Q. What else are you doing to try to make your culture different?

A. Diversity and inclusion are really important. I know everyone says that. Our company is more than 20 percent black and Latinx, we’re 55 percent female, and we’re 73 percent non-white, non-male.

Q. So when you hear tech executives say, “We’re trying on diversity but the pipeline isn’t there,” how do you react?

A. That’s bullshit. And the reason it’s bullshit is because of what I’ve seen happen again and again at tech companies when it comes to diversity. The C-level executives say, “We’re all for it.” And there are people deep in the organization who are all for it. But the layer just below the C-level team doesn’t follow through and make the hiring decisions to do it, even though they say they’re for it.

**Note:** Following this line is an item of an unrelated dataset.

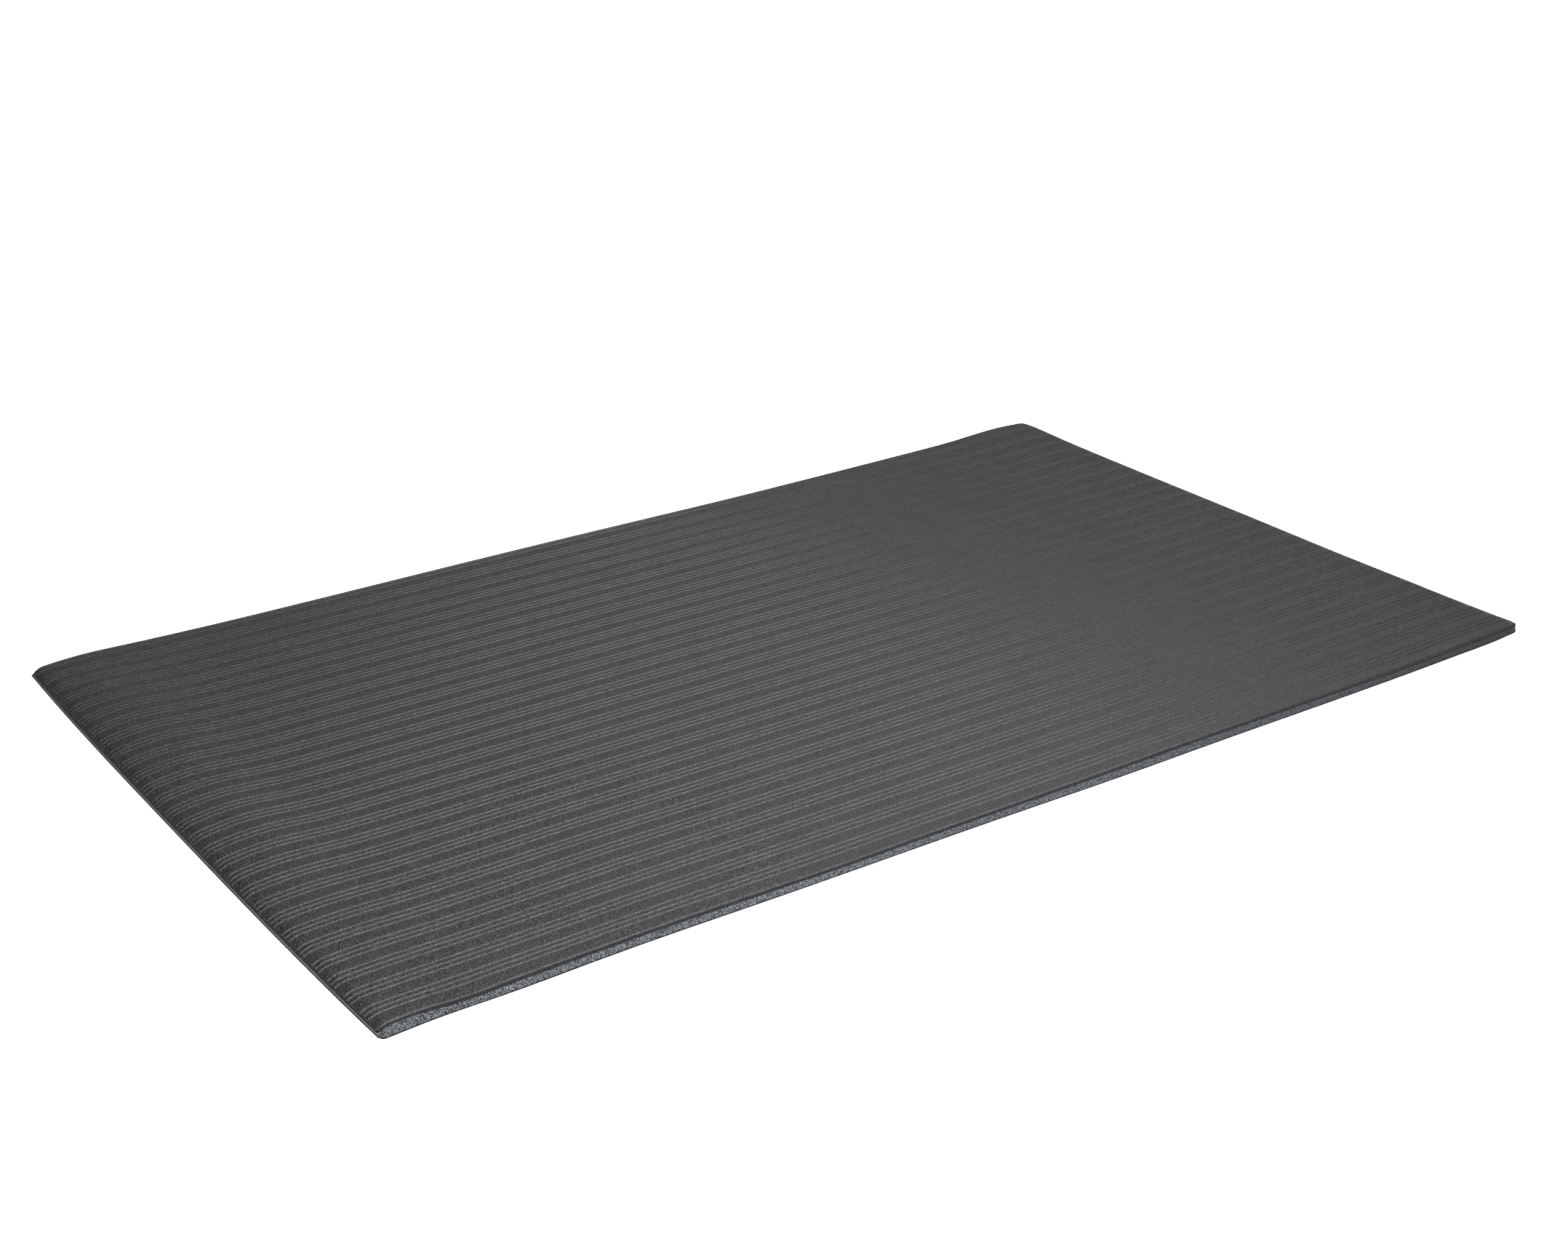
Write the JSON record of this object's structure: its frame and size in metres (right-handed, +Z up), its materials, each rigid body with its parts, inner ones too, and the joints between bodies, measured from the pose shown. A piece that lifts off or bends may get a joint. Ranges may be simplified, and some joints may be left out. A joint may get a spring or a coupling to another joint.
{
  "type": "anti fatigue mat",
  "caption": "Rectangular ribbed floor mat of bonded sheets: an embossed vinyl wear layer on a soft foam core with a thin base skin, for standing on.",
  "frame": {"origin": "centre of the underside, on the floor", "axes": "+X along the grooves (the mat's length), +Y across the grooves, +Z up out of the wear layer"},
  "size_m": [1.524, 0.9144, 0.0095],
  "materials": {
    "ribbed_vinyl": "embossed vinyl with a fine leathery grain, low satin sheen",
    "foam": "cut closed-cell foam, matt and finely pitted",
    "base_film": "matt non-slip film with a fine emboss"
  },
  "bodies": {
    "root": {"wear_layer": "ribbed_vinyl", "foam_core": "foam", "base_skin": "base_film"}
  },
  "joints": []
}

“If companies want to take diversity seriously, it’s actually not that hard.”

Even though somebody took a chance on them at some point, they’re unwilling to look beyond a certain very narrow profile once they’re in the job. And given the demographics of the industry, most of the people you look at are going to be white and male or perhaps Asian and male. They cast around for the perfect, ideal candidate instead of finding somebody who is eminently qualified and capable but didn’t have the right schools or companies or doesn’t check every single box.

Those people are just as good, it’s just that they had less opportunity. That’s where I think it breaks down. If companies want to take diversity seriously, it’s actually not that hard. You just need to hire more people from different backgrounds. Many companies just choose not to.

Q. I see from your website that you have a “chore list” for employees. Tell me about that.

A. Like a lot of tech companies, we provide lunch for our employees. Four days a week, it’s brought in from local restaurants. One day a week, we give people a budget to go out and spend money in the community for lunch. The only requirement is that you have to have at least two other people with you, so that you’re bonding and connecting.

On the other four days, we have a chore list because food gets brought in and someone has to do setup, someone has to do cleanup, and there are dishes to be done. And there’s a rotating list so everybody takes a turn in groups of three. When you’re a small company, everyone is a team player and rolls up their sleeves. As you get big, people feel more anonymous and less conscientious and think it’s someone else’s job.

We only want people here who feel really like owners. It’s a way of reinforcing that ownership mentality in the sense of, we’re all doing this and no one person is above another. We’re going to do really cool stuff, but there’s stuff that’s not so cool that has to happen, too.

Q. What do you want to be better at as a leader two years from now?

A. Aside from everything? There’s an unsolved problem of balancing being really participatory with also having to make decisions, particularly 51 percent/49 percent kind of decisions. What’s the right way to include people? Who do you include? How do you decide? How do you communicate the decision? I want to be better at that.